In all, he said SAATM was yet to provide the hope that African airlines will work together to capture significant part of the region’s market dominated by world’s mega carriers.

Protecting Local Markets
Also speaking about Africa’s air transport market and SAATM, the IATA Director-General and CEO Alexandre de Juniac in a recent interview explained that some African states are not eager to open their airspace for African airlines; rather, they are protecting their local markets for their own airlines.

He stressed that with such attitude, African carriers would not grow and the region’s market would continue to be dominated by international carriers.

“I think they are similar to those of the Yamoussoukro Declaration. First, it is political reason because you are touching a subject that has to do with sovereignty.

“You have economic reasons, start-up airlines are not comfortable with the incumbent airlines, sometimes; but also governments want to protect their airspace and their operators against what they perceive as threatening competition from more established carriers.
“And thirdly, for those countries that don’t have operators (their own airlines), they are sometimes hesitant to open their borders because they think that it will kill any initiative to build a national or flag carrier.

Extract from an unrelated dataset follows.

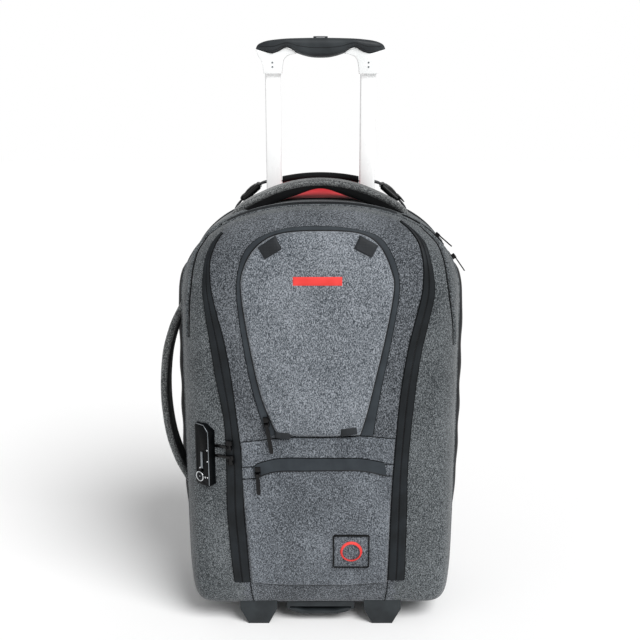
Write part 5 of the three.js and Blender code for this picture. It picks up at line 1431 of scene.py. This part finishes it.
def build_lock(settings):
    """The lock's case, its key and its latch."""
    m = MATERIALS
    from_frame("lock_housing", m["lock_case"], settings.lock_rounding)
    from_frame("lock_cylinder", m["gunmetal"], 0.3, "key_body")
    from_frame("lock_latch", m["latch"], 0.4, "latch_body")
    low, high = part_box("lock_cylinder")
    key = ((low + high) / 2 - ORIGIN) / MM
    out = Vector((-math.sin(LOCK_TURN), -math.cos(LOCK_TURN), 0))
    right = Vector((math.cos(LOCK_TURN), -math.sin(LOCK_TURN), 0))
    face = key + out * LOCK_KEY["depth"]

    def on_lock(u, v, w):
        """A place on the lock's face: across, up and out from its middle."""
        return face + right * (u - LOCK_KEY["across"]) + Vector((0, 0, v - LOCK_KEY["up"])) + out * w

    # A grey metal line on the top and right edges of the face plate: a painted highlight along the edges that face
    # the light
    edge = [on_lock(u, v, 0.1) for u, v in LOCK_EDGE]
    piece("lock_edge_highlight", tube(edge, 0.55, 8), m["latch"], smooth=80)
    ring = [on_lock(LOCK_KEY["across"] + 5.6 * math.cos(a), LOCK_KEY["up"] + 5.6 * math.sin(a), 0.4)
            for a in [2 * math.pi * i / 40 for i in range(40)]]
    piece("lock_key_ring", tube(ring, 0.8, 10, closed=True), m["nickel"], smooth=80)
    # A bright nickel dot on the key's middle: a painted highlight
    dot = []
    for radius, lift in ((1.5, -0.2), (1.5, 0.3), (0.8, 0.7), (0.0, 0.75)):
        dot.append([on_lock(LOCK_KEY["across"] + radius * math.cos(a), LOCK_KEY["up"] + radius * math.sin(a), lift)
                    for a in [2 * math.pi * i / 16 for i in range(16)]])
    piece("lock_key_centre_highlight", loft(dot, close_columns=True), m["nickel"], "key_body", smooth=50)
    # Bright nickel dots on the face: painted highlights for the small lights that the dark face does not catch
    highlight_rings = []
    for u, v, radius in LOCK_HIGHLIGHT_DOTS:
        for lift, share in ((-0.3, 1.0), (0.5, 1.0), (0.9, 0.6)):
            highlight_rings.append([on_lock(u + radius * share * math.cos(a), v + radius * share * math.sin(a), lift)
                         for a in [2 * math.pi * i / 14 for i in range(14)]])
    parts = []
    for i in range(0, len(highlight_rings), 3):
        points, faces = loft(highlight_rings[i : i + 3], close_columns=True)
        faces.append(tuple(range(28, 42)))
        parts.append((points, faces))
    piece("lock_highlight_dots", merged(parts), m["nickel"], smooth=50)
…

“So the reasons why SAATM is yet to be fully embraced include protection, political control and sovereignty issues.”
De Junaic said this has affected airlines in Africa, stunting their growth and making them very weak, expressing the hope that IATA would push further on collaboration.

“We think that any initiative that is favourable to opening the sky is generally favourable for airlines. It generates traffic and usually it allows the creation of new airlines and the expansion of existing airlines, then it brings prosperity, GDP, jobs, and so many other things.

“What some countries are doing is politically motivated and the political situation of each country is different. We have seen that in Europe,” he added.